In the Old Testament there are many stories of people on the move, not least the people of Israel in the book Exodus being led through the desert by Moses. They journeyed from slavery in Egypt to find a new land, the land promised to them by God, that would flow with milk and honey. I don’t know how Angela ended up in the favela, where she’d come from; maybe like so many she’d travelled in from the country hoping the city would give her and her children a better life. The people of Israel, on the run from Egypt, spent forty years in the desert. How long would Angela be in the desert of the favela?
The people of Israel reached the land God promised them; all they had to do was to cross the Jordan to enter a wonderful place, with fertile soil in which they could grow all they wanted. But before they crossed that river to enter the land, Moses told them they must never forget what they used to be, that they’d wandered in the desert, desperate for food and water, that they’d been slaves in Egypt. And they must never forget that it was God who’d brought them safely to the land they now held; so they must offer thanks, but more than that they must live thankfully.
Our harvest festival is a time to remember that, as one of the Psalms puts it, “The earth is the Lord’s, and all the fullness thereof; the round world and all that dwell therein.” Jesus says, “Consider the lilies; consider the ravens. Seek God’s kingdom above all else, and he will make sure you have what you need.” We thank God for all that’s good in our land and in our lives, but harvest brings responsibility as well as blessing. We honour the giver of our harvest when we use what he gives us according to his mind, and in a way that reflects his love. When we seek his kingdom.

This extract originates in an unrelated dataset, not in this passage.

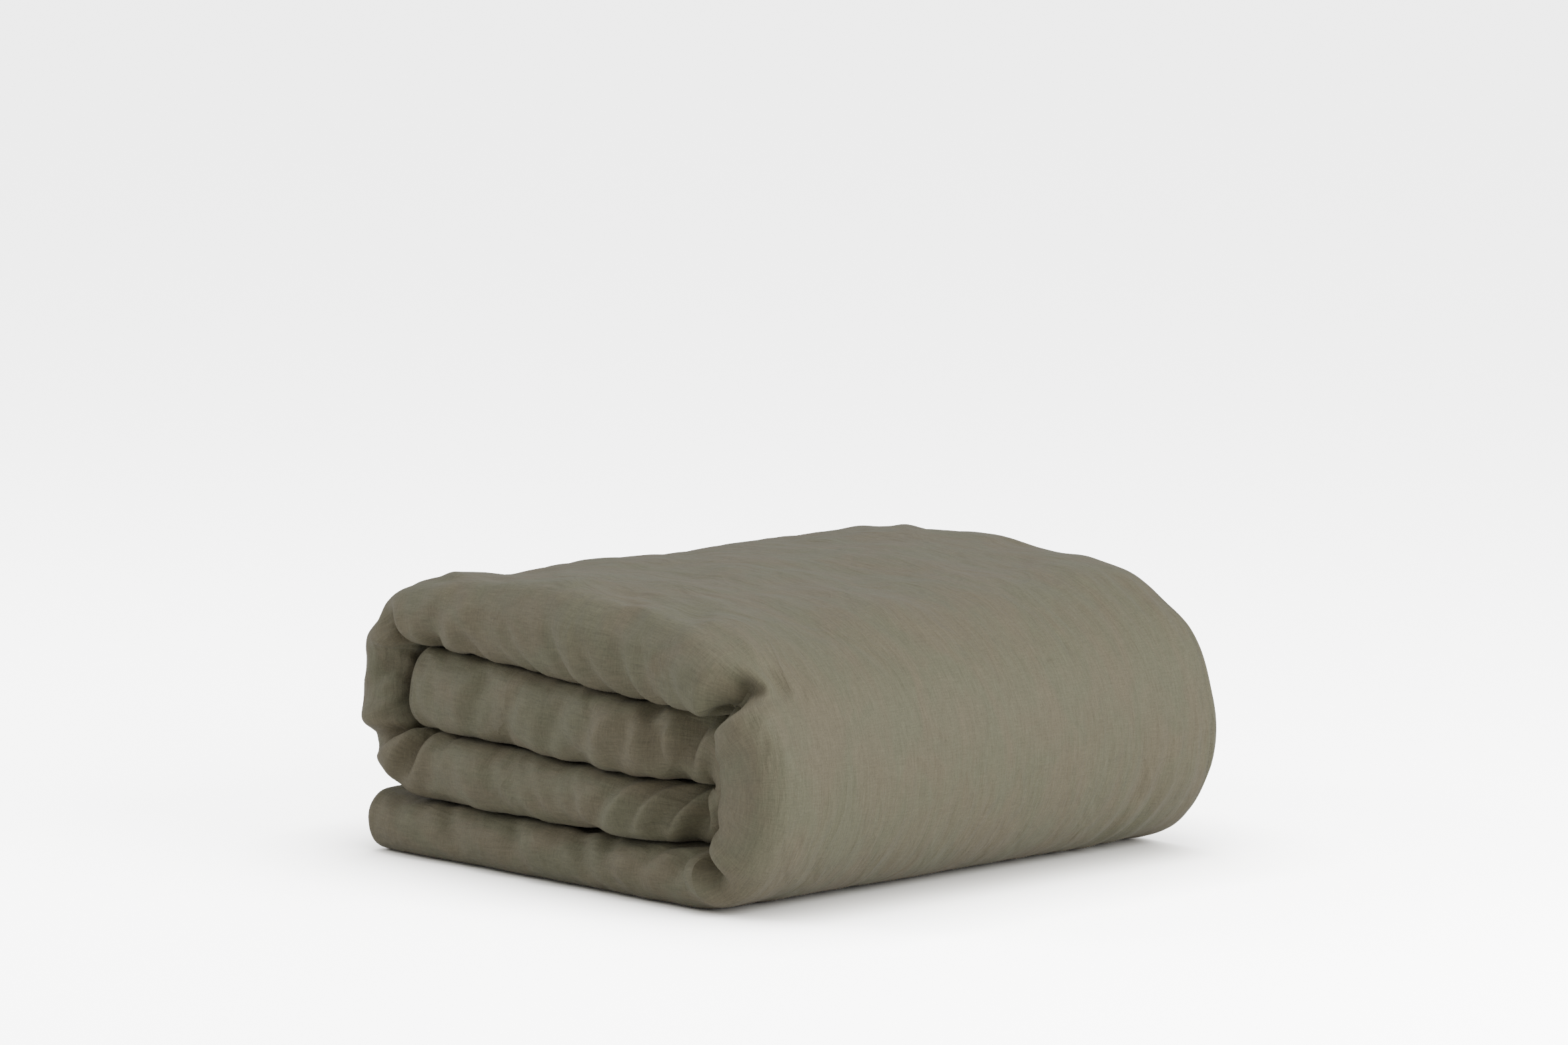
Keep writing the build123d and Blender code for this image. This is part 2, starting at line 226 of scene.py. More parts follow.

God gives us a rich and beautiful world to share, but we can get depressed, or I can anyway, at all the bad news that comes our way, every bulletin is full of it. And the problems and sadnesses and inequalities of our world can sometimes - often - seem so big, so intractable, so unchangeable that we might just end up believing there’s nothing to be done. I think the church in Pelotas proved to me that day that I’d be wrong to think that. We may only be able to do small things like that soup kitchen, but lots of small things added together make a big thing. Harvest is there to be shared and used, not hoarded up. And every small act of sharing moves us all just a step or two closer to the promised land.